In my opinion, the lightweight C Kua line is geared towards players who either have a smooth tempo or want distance, distance, and more distance, consequences be damned. The nice thing is that Miyazaki does offer the lightweight option in a number of different bend profiles, so you can have lightweight without giving up stability, low ballflight, etc.

C Kua Code.JPG


The Miyazaki C Kua line retails for $250. As I said about the Kusala, for those willing to pay the price, Miyazaki offers great performance and a wide range of fitting options and should definitely be on the short list for anyone looking to upgrade their shafts.

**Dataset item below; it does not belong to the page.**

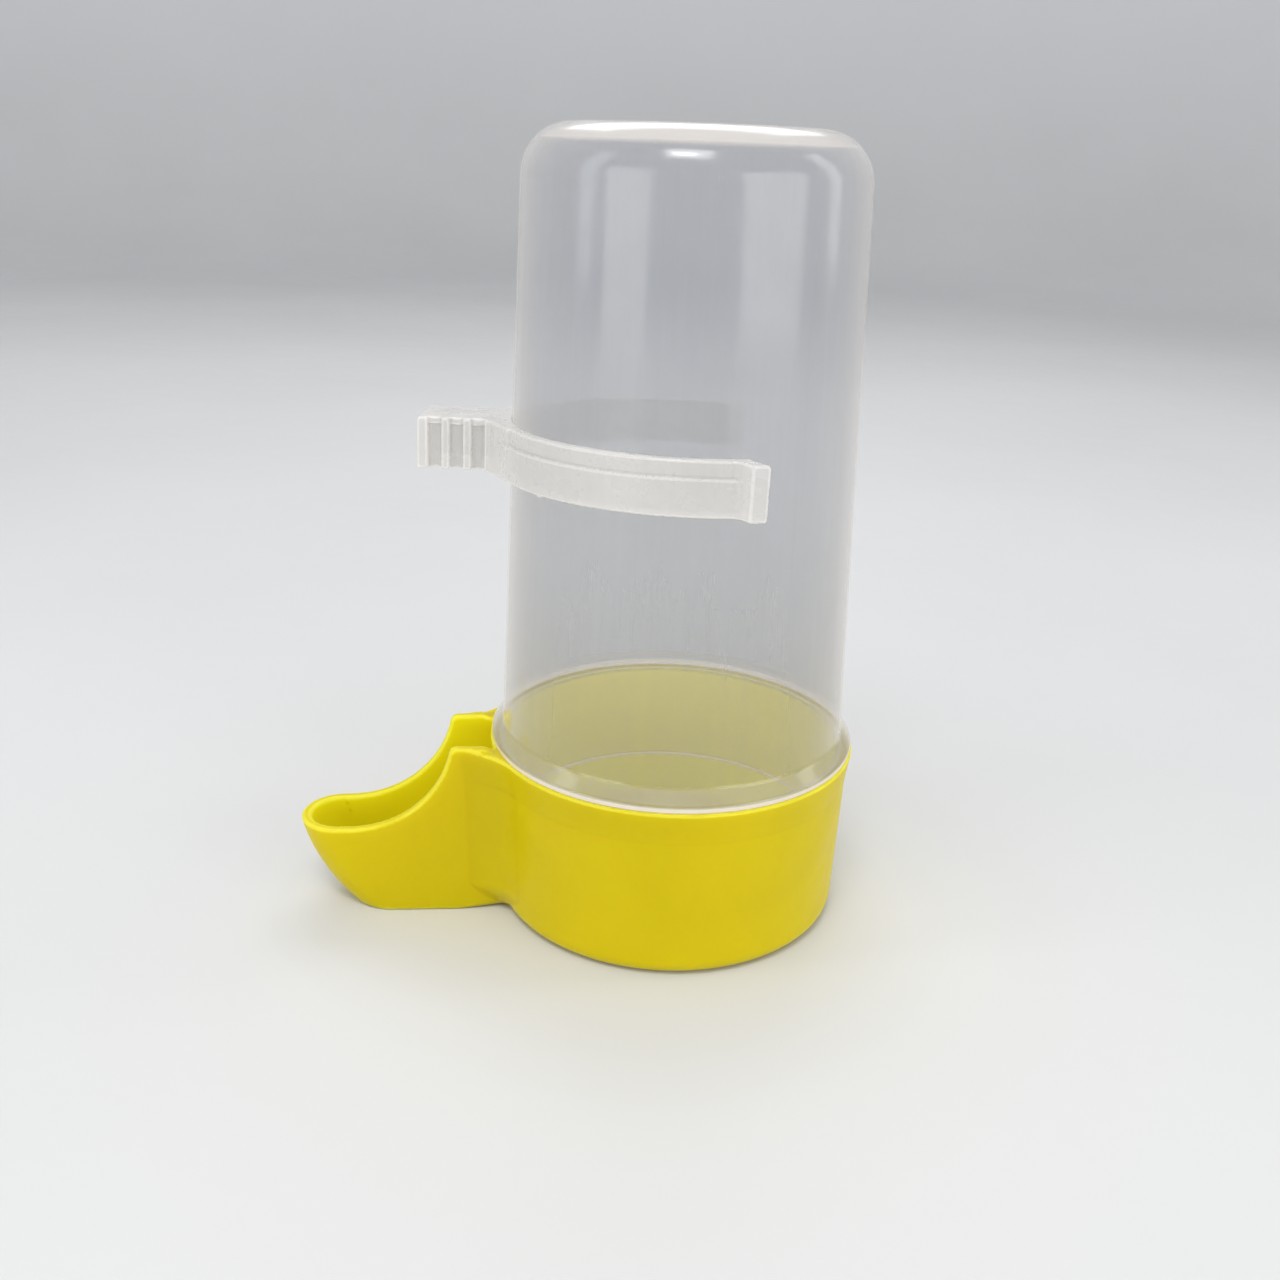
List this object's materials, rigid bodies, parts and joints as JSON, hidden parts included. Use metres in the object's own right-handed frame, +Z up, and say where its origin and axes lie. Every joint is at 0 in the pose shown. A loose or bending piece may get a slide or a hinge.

So did a lighter shaft mean longer drives? YES! Is it in the bag for me? No. As I said earlier, I need to minimize the damage that the driver does to my scorecard, not squeeze every last yard out, and the lightweight shaft gives me too many opportunities to get quick. For players without that problem, or those that simply haven’t tried a super lightweight shaft, I’d recommend giving one a shot: all you have to lose is yards to the green.